Repeat step 3 (Note: smaller left, right sub-arrays in each loop), stop the search in left (or right) direction if cannot find x in left (or right) subarray. The previous found indexes of left and right gives the range of results.

  • Should not have answered. OP did not show any effort of him trying to do it by himself. Don't spoon-feed. Also, the question is badly written: he stated that he knows how to do it with linear search but it's not an option. In your answer, you combine linear and binary searches. We don't know if it's ok to do so. – Fureeish Jan 29 '17 at 16:16
  • About the question: if you want to know the number of equal elements, the minimum number of comparisons is the number of those equal elements. Linear scan the whole array is different from linear scan only the equal elements – cuongptnk Jan 29 '17 at 16:21
  • About the OP: the answer gives the idea, not the code. To get it done, the OP still need to do the work. I have seen a lot of questions in here, where the OP asks something similar and give some codes. Then people jump in and give him the perfect running code.

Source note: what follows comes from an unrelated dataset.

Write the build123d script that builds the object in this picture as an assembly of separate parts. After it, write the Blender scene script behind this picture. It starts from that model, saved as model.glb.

In my opinion, that is even worst; but no one says it is bad. – cuongptnk Jan 29 '17 at 16:24
  • Considering weridness of the task, I would not be surprised if the aim was to binary search X, add 1 to count and remove that string. Repeat untill BS fails to find. Regardless, questions like that should not be answered for various reasons. @JJJ's comment sums it up well – Fureeish Jan 29 '17 at 16:24
  • @Fureeish Right. Using only the BS is better. I update the answer. – cuongptnk Jan 29 '17 at 16:31
1

There are plenty of questions on SO about how to compare strings in C, so I will just direct you to those questions and their answers. Basically, the solution is to compare the strings character by character until you either find a pair of characters that differ, or until you reach the end of both strings. Then compare the characters at the point you've reached, and return the result of that comparison.

As for using binary search to find the number of times a given target string occurs in a sorted array, probably the simplest efficient solution is to do two binary searches: one for the starting point and one for the end point of the range of array elements equal to the target. The distance from the starting point to the end point will then give the length of the range.

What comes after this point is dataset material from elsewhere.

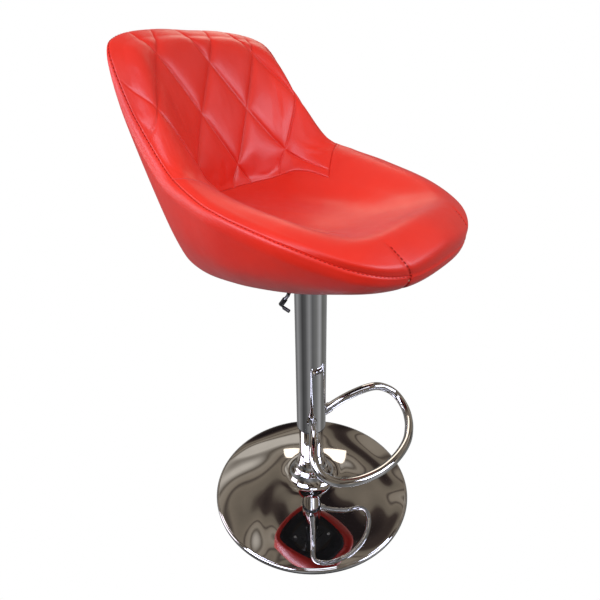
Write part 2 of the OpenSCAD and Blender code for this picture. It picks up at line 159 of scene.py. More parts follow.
# How far the rim seam lies beyond its control point, towards the crest, over the ring position
RIM_SHIFT = ((0, 5.5, 6, 6.5, 7, 8, 9, 11), (0, 0, 0.15, 0.3, 0.5, 0.75, 0.9, 0.95))
# Ring position of the seam up each wing, between the seat cover and the back panel, over the skin position
WING_SEAM = ((2, 3, 4, 5), (5.1, 5.4, 5.55, 5.75))


def half_ring(u):
    """Ring position folded on to the right half: 0 at the front, LAST at the back."""
    u = np.mod(u, 2 * LAST)
    return np.minimum(u, 2 * LAST - u)


def wing_seam(s):
    return np.interp(s, *WING_SEAM)


def place(u, s):
    """Points of the skin at matching arrays of ring and skin positions."""
    shape = np.shape(u)
    u, s = np.ravel(u), np.ravel(s)
    shift = np.interp(half_ring(u), *RIM_SHIFT)
    inner = np.clip((s - BOLSTER) / 2, 0, 1) ** 2
    s = s + shift * np.where(s < SEAM, inner, np.clip((OUTER - s) / 2, 0, 1))
    rows = skin_columns(u)
    padded = np.concatenate([2 * rows[:, :1] - rows[:, 1:2], rows, 2 * rows[:, -1:] - rows[:, -2:-1]], 1)
    i = np.clip(s.astype(int), 0, rows.shape[1] - 2)
    f = (s - i)[:, None]
    k = np.arange(len(s))
    before, start, end, after = (padded[k, i + step] for step in range(4))
    # A long stretch after a short one would throw the curve out past the crest
    ahead = np.linalg.norm(end - start, axis=1) / np.maximum(np.linalg.norm(after - start, axis=1), 1e-9)
    held = np.where(i == CREST, np.minimum(1, CREST_HOLD * ahead), 1)[:, None]
    p = curve4(before, start, end, start + held * (after - start), f)
    return p.reshape(*shape, 3)


def skin(u, s):
    """Points, outward normals, and mm per unit of skin and of ring position."""
    step = 2e-3
    p = place(u, s)
    ds = (place(u, s + step) - place(u, np.maximum(s - step, 0))) / (2 * step)
    du = (place(u + step, s) - place(u - step, s)) / (2 * step)
    n = np.cross(ds, du)
    length = np.linalg.norm(n, axis=-1, keepdims=True)
    n = np.where(length > 1e-3, n / np.maximum(length, 1e-9), np.array((0.0, 0.0, 1.0)))
    return p, n, np.linalg.norm(ds, axis=-1), np.linalg.norm(du, axis=-1)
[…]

The following binary search routine will return the index of the last element in the array haystack that is less than the target needle (or -1, if there is no such element):

int find_last_less_than(int needle, int *haystack, int length) {
    int base = -1, step = length - base;

    // loop invariants:
    // 1. base == -1 || haystack[base] < needle
    // 2. base + step >= length || haystack[base + step] >= needle
    while (step > 1) {
        step = (step + 1) / 2;  // divide interval in half, rounding up
        int index = base + step;
        if (index < length && haystack[index] < needle) base += step;
    }
    return base;
}

Note that for simplicity (and to avoid just spoon-feeding you the entire solution) this code searches an array of integers rather than of strings, but I trust that you can figure out how to modify it as needed.

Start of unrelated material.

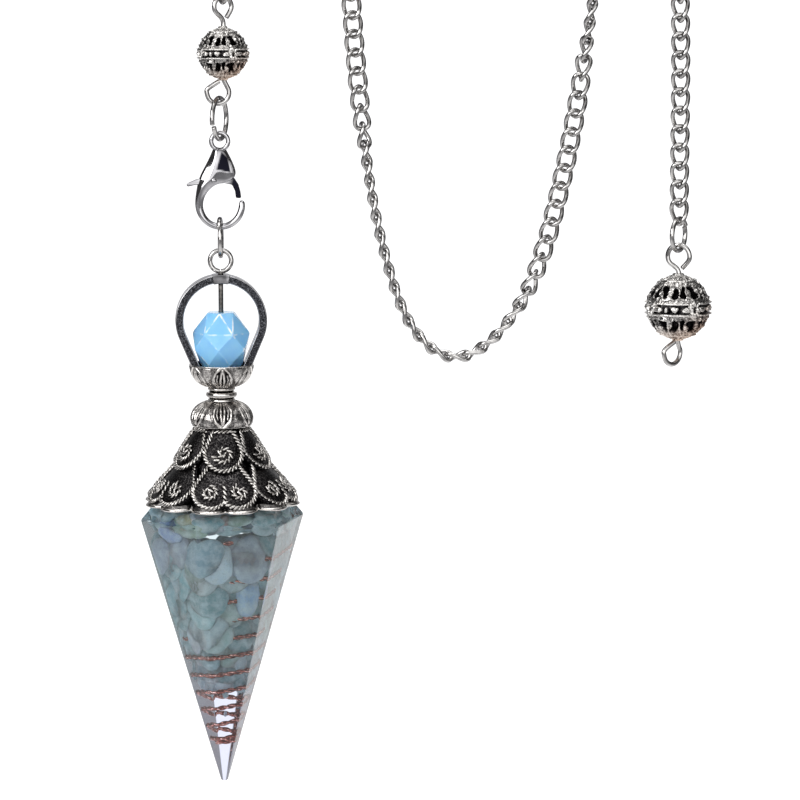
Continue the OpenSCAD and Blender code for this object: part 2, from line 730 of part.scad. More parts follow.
module skirt_cap() {
  top_r = skirt_top_d / 2;
  mid_r = upper_tier_d / 2;
  low_r = resin_d / 2 - tip_inset;
  rim_r = low_r - 2.4;
  lobe_r = 0.29 * lower_petal_w;
  color("silver")
    on_pendant(skirt_top) {
      rotate_extrude()
        polygon([[pin_hole_r, 0], [top_r, 0], [mid_r - 1.2, -upper_tier_h + 0.2],
                 [mid_r - 1.3, -upper_tier_h - 0.2], [rim_r, -skirt_h],
                 [rim_r - bell_wall - 1.2, -skirt_h], [rim_r - bell_wall - 1.2, -skirt_h + 0.7],
                 [mid_r - 1.8 - bell_wall, -upper_tier_h], [top_r - bell_wall, -bell_wall],
                 [pin_hole_r, -bell_wall]]);
      translate([0, 0, -skirt_h])
        linear_extrude(height = lip_h)
          difference() {
            union() {
              circle(r = rim_r + 0.3);
              for (i = [0 : petal_count - 1], s = [-1, 1])
                rotate([0, 0, 360 * i / petal_count - 90])
                  translate([low_r - lobe_r, s * (lower_petal_w / 2 - lobe_r)])
                    circle(r = lobe_r - 0.15);
            }
            circle(r = rim_r - 0.45);
          }
      for (i = [0 : petal_count - 1])
        rotate([0, 0, 360 * i / petal_count - 90]) {
          petal(top_r - 0.3, -rope_h, mid_r, -upper_tier_h, true);
          petal(mid_r - 1.9, -upper_tier_h + 1.1, low_r, -skirt_h + tip_rise, false);
        }
    }
}

module resin_cone() {
  wide = resin_d / 2;
  flat_r = wide * cos(180 / resin_sides);
  top_flat = resin_top_d / 2 * cos(180 / resin_sides);
  color("lightcyan", 0.5)
    on_pendant(girdle_z)
      difference() {
        rotate([0, 0, resin_turn]) {
          translate([0, 0, -resin_point_h])
            cylinder(d1 = resin_tip_d, d2 = resin_d, h = resin_point_h, $fn = resin_sides);
          cylinder(d1 = resin_d, d2 = resin_top_d, h = resin_bevel_h, $fn = resin_sides);
        }
        rotate_extrude()
          polygon([[0, resin_bevel_h + 1], [top_flat - resin_wall, resin_bevel_h + 1],
                   [top_flat - resin_wall, resin_bevel_h], [flat_r - resin_wall, 0],
                   [core_r(coil_bottom + 1), -coil_bottom - 1], [0, -coil_bottom - 1]]);
      }
}

// Radius of the resin's core, and of the coil in it, at a depth below the widest place
function core_r(depth) =
  let(flat_r = resin_d / 2 * cos(180 / resin_sides),
      tip_r = resin_tip_d / 2 * cos(180 / resin_sides))
  mix(flat_r, tip_r, depth / resin_point_h) - resin_wall;
shift_turn = 30;
function shift_at(depth) = coil_shift * max(0, 1 - depth / coil_centred);
function coil_r(depth) = core_r(depth) - coil_wire / 2 - fill_gap - shift_at(depth);
function coil_place(depth, angle) =
  shift_at(depth) * [cos(shift_turn), sin(shift_turn), 0] + [coil_r(depth) * cos(angle),
    coil_r(depth) * sin(angle), -depth];

coil_sides = 5;
coil_steps = 12;
module copper_coil() {
  n = round(coil_turns * coil_steps);
  at = function (i) let(t = i / n)
    coil_place(mix(coil_top, coil_bottom, t * (1 + coil_opening * (1 - t))), -360 * coil_turns * t - 90);
  points = [for (i = [0 : n])
    let(dir = unit(at(min(i + 1, n)) - at(max(i - 1, 0))), u = unit(cross(dir, [0, 0, 1])),
        v = cross(dir, u))
    each ring_points(at(i), u, v, coil_wire / 2, coil_sides)];
  color("peru")
    on_pendant(girdle_z)
      polyhedron(points, concat(tube_sides(n + 1, coil_sides, false), tube_ends(n + 1, coil_sides)));
}

// Rings of stones: depth of their middle, height, stones in the ring, turn of the first from the front
STONE_RINGS = [
  [0.1, 2.6, 9, 4], [4.7, 4.6, 6, -12], [9.5, 4.2, 7, 0], [13.9, 3.8, 6, -28], [17.7, 3, 5, 14]];
// Stones in the middle: depth, height
MIDDLE_STONES = [[4.7, 5.2], [10.4, 4], [14.9, 4], [19, 3.4], [22.3, 2.6], [24.9, 2]];
chip_sides = 6;
thin_stone = 1.15;

// One rough stone: two uneven belts of corners between two points
module chip(w, h, t, seed) {
  n = chip_sides;
  rough = function (i) 0.84 + 0.16 * sin(seed * 97 + i * 131);
  belts = [for (z = [-0.24, 0.22], i = [0 : n - 1])
    let(a = 360 * i / n + (z > 0 ? 22 : 0) + 6 * sin(seed * 53 + i * 71), q = rough(i + (z > 0 ? n : 0)))
    [w / 2 * q * cos(a), t / 2 * q * sin(a), h * z + 0.04 * h * sin(seed * 31 + i * 89)]];
  points = concat(belts, [[0.12 * w * sin(seed * 41), 0, -h / 2], [0.12 * w * cos(seed * 67), 0, h / 2]]);
  faces = concat([for (i = [0 : n - 1]) let(m = (i + 1) % n)
      each [[i, n + i, m], [m, n + i, n + m], [i, m, 2 * n], [n + m, n + i, 2 * n + 1]]]);
  polyhedron(points, faces);
}

// Distance from the resin's axis to the middle of the coil's wire, in a direction from the front
function coil_reach(depth, turn) =
  let(s = shift_at(depth), r = coil_r(depth), a = turn - 90 - shift_turn)
  s * cos(a) + sqrt(r * r - (s * sin(a)) ^ 2);
wall_slope = atan(core_r(0) - core_r(1));
coil_clear = coil_wire / 2 + 1.4 * fill_gap;

// A stone in its own sector, outside the coil where it fits between coil and wall, else inside
module ring_stone(depth, height, sector, turn, seed) {
  beside = [for (k = [-1 : 1]) turn + 0.35 * k * sector];
  over = depth < 0.5 * height;
  outer_in = over ? 0.7 * core_r(0) : max([for (a = beside) coil_reach(depth, a)]) + coil_clear;
  wall = core_r(over ? 1.5 * height - depth : depth) - fill_gap;
  outside = wall - outer_in > thin_stone;
  far = outside ? wall : min([for (a = beside) coil_reach(depth, a)]) - coil_clear;
  thick = outside ? wall - outer_in : 0.36 * far;
  high = height * (0.9 + 0.08 * sin(seed * 77));
  wide = min(1.8 * (far - thick / 2) * tan(sector / 2), 2 * sqrt(far * thick / 2));
  rotate([0, 0, turn - 90])
    translate([far - thick / 2, 0, -depth + 0.4 * (height - high) * cos(seed * 113)])
      rotate([0, over ? 0 : wall_slope, 0])
        rotate([0, 7 * sin(seed * 61), 90])
          chip(wide, high, thick, seed);
}

module middle_stone(depth, height, seed) {
  low = depth + 0.24 * height;
  free_r = min(coil_r(low) - shift_at(low) - coil_clear,
               0.64 * (coil_r(low) + shift_at(low) - coil_clear) - fill_gap);
  rotate([0, 0, 50 * seed])
    translate([0, 0, -depth])
      chip(2 * free_r, height, 1.9 * free_r, seed);
}

module stone_chips() {
  color("powderblue")
    on_pendant(girdle_z) {
      for (g = [0 : len(STONE_RINGS) - 1], i = [0 : STONE_RINGS[g][2] - 1])
        let(ring = STONE_RINGS[g], sector = 360 / ring[2])
          ring_stone(ring[0], ring[1], sector, ring[3] + i * sector, 7 * g + i);
      for (i = [0 : len(MIDDLE_STONES) - 1])
        middle_stone(MIDDLE_STONES[i][0], MIDDLE_STONES[i][1], i);
    }
}

chain_left();
chain_right();
upper_eye_pin();
upper_filigree_bead();
clasp_ring();
clasp_body();
clasp_lever();
drop_ring();
pendant_eye_pin();
bail_hoop();
blue_bead();
cup();
spacer();
dome_cap();
skirt_cap();
resin_cone();
copper_coil();
stone_chips();
end_ring();
end_eye_pin();
end_filigree_bead();
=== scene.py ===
"""The looks of the pendulum pendant: chain, findings, clasp, beads, caps and the resin point."""
import math

import bmesh
import bpy
import numpy as np
from mathutils import Matrix, Quaternion, Vector


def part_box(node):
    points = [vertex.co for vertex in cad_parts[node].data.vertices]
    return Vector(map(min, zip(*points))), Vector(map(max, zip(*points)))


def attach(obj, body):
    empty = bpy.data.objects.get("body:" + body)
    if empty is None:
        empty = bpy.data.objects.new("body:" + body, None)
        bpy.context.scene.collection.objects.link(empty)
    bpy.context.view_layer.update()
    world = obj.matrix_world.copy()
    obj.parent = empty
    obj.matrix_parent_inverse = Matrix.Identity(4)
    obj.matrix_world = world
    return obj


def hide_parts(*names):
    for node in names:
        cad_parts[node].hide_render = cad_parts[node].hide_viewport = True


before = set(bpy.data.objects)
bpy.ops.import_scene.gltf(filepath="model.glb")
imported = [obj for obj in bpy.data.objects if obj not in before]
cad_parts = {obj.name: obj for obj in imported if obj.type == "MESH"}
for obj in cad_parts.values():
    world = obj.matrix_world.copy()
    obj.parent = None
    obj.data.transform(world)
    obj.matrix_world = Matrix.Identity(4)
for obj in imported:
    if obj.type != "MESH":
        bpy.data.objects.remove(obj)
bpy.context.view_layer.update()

bl_info = {
    "name": "Pendulum Pendant",
    "version": (1, 0, 0),
    "blender": (4, 5, 0),
    "location": "3D View > Sidebar > Pendant",
    "description": "Builds the visible pieces of a resin pendulum pendant around its packed frame",
    "category": "Object",
}

MM = 0.001
TAU = 2 * math.pi

# Short names of the nodes that most materials use
MATH, MIX, RANGE = "ShaderNodeMath", "ShaderNodeMix", "ShaderNodeMapRange"
NOISE, RAMP, BUMP = "ShaderNodeTexNoise", "ShaderNodeValToRGB", "ShaderNodeBump"
COMBINE, VECTOR_MATH = "ShaderNodeCombineXYZ", "ShaderNodeVectorMath"
ON_POINTS, MOVE = "GeometryNodeInstanceOnPoints", "GeometryNodeSetPosition"
STORED, CIRCLE = "GeometryNodeInputNamedAttribute", "GeometryNodeCurvePrimitiveCircle"
GRAZING_SHADE_TINT = (0.3, 0.3, 0.32, 1)  # painted shade: a grey tint that darkens the plate's reflection at a flat angle, for dark outlines along the metal's edges


# ---- Colours and nodes

def linear(hex_colour):
    """An sRGB hex colour as linear red, green and blue, and full alpha."""
    parts = [int(hex_colour[i:i + 2], 16) / 255 for i in (0, 2, 4)]
    return (*[c / 12.92 if c <= 0.04045 else ((c + 0.055) / 1.055) ** 2.4 for c in parts], 1)


def add_node(tree, kind, inputs=(), stops=(), **settings):
    """Adds a node with its settings and colour stops, and sets or links its inputs, by name or in order."""
    node = tree.nodes.new(kind)
    for key, value in settings.items():
        setattr(node, key, value)
    for place, _ in stops[1:-1]:
        node.color_ramp.elements.new(place)
    for number, (place, colour) in enumerate(stops):
        stop = node.color_ramp.elements[number]
        stop.position, stop.color = place, linear(colour)
    for key, value in inputs.items() if isinstance(inputs, dict) else enumerate(inputs):
        if isinstance(value, bpy.types.Node):
            value = value.outputs[0]
        if isinstance(value, bpy.types.NodeSocket):
            tree.links.new(value, node.inputs[key])
        else:
            node.inputs[key].default_value = value
    return node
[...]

Hopefully, it should also be clear how to modify the search so that, instead of finding the last element less than the target, it will find the index of the last element less than or equal to the target. Subtracting the former from the latter will then yield the number of times the target occurs in the array.

  • I see find_last_less_than as the variants of binary search in your comment. Good to know. I always thought of one standard BS. – cuongptnk Jan 29 '17 at 18:00
  • 1
    I would consider this a standard binary search. By variants, I meant extending the code to find both endpoints in a single search. One fairly simple optimization in that vein would be to add an extra variable int limit = length; to the function and an extra else if (index < length && haystack[index] > needle) limit = index; line inside the loop. That way, after finding the lower bound base, you would only need to search the range from base up to limit-1 for the upper bound. – Ilmari Karonen Jan 29 '17 at 18:10
  • I think your function is Exponential search variant as the definition in Wiki, en.wikipedia.org/wiki/… – cuongptnk Jan 29 '17 at 18:18
  • 1
    I would still say that it's just a basic binary search. If you're more used to seeing binary search written in terms of left and right variables, then mentally replace base in my code with left, and step with (right - left). – Ilmari Karonen Jan 29 '17 at 19:47
  • 1
    I see it now. Yup, it is standard BS. Thank you. – cuongptnk Jan 29 '17 at 19:59
0

Here is the code I wrote to perform the task:

enter code here
#include<stdio.h>
#include<stdlib.h>
int first(char *a[26],int low,int high,char *word,int n);
int last(char*a[26],int low,int high,char* word,int n);


int mycomp(char* a,char* b){

  int i = 0;
  while (a[i] == b[i] && a[i] != '\0')
   i++;
   if (a[i] > b[i])
      return 2;
   else if (a[i] < b[i])
     return -2;
   else
     return 0;



}

int main(){

int n,count=0;


scanf("%d",&n);
char dictionery[n][50];
char word[50];
  int i,j;
  for(i=0;i<n;i++)
      scanf("%s",dictionery[i]);

  scanf("%s",word);

 i = first(dictionery[n],0,n-1,word,n);

 if(i==-1)
  printf("No occurrances\n");

  else{
   j = last(dictionery[n],i,n-1,word,n);
   count = j-i+1;
   printf("%d\n",count);

  }

 return 0;
}

int first(char *a[26],int low,int high,char *word,int n){

 if(high >= low){
    int mid = (high+low)/2;
    int d = mycomp(word,a[mid-1]);
    int e = mycomp(word,a[mid]);
    if((mid==0 || d>0)&& e==0)
        return mid;

    else if(e>0)
       return first(*a[],mid+1,high,word,n);
    else
       return first(*a[],low,mid-1,word,n);




 }

 return -1;


}

int last(char* a[26],int low,int high,char* word,int n){

if(high>=low){
    int mid = (high+low)/2;
    int d = mycomp(word,a[mid+1]);
    int e = mycomp(word,a[mid]);

    if((mid==n-1 || d<0)&& e==0 )
       return mid;
    else if(e<0)
       return last(*a[],low,mid-1,word,n);
    else 
       return last(*a[],mid+1,high,word,n);

}
return -1;


}

Is this the most efficient way of performing the task?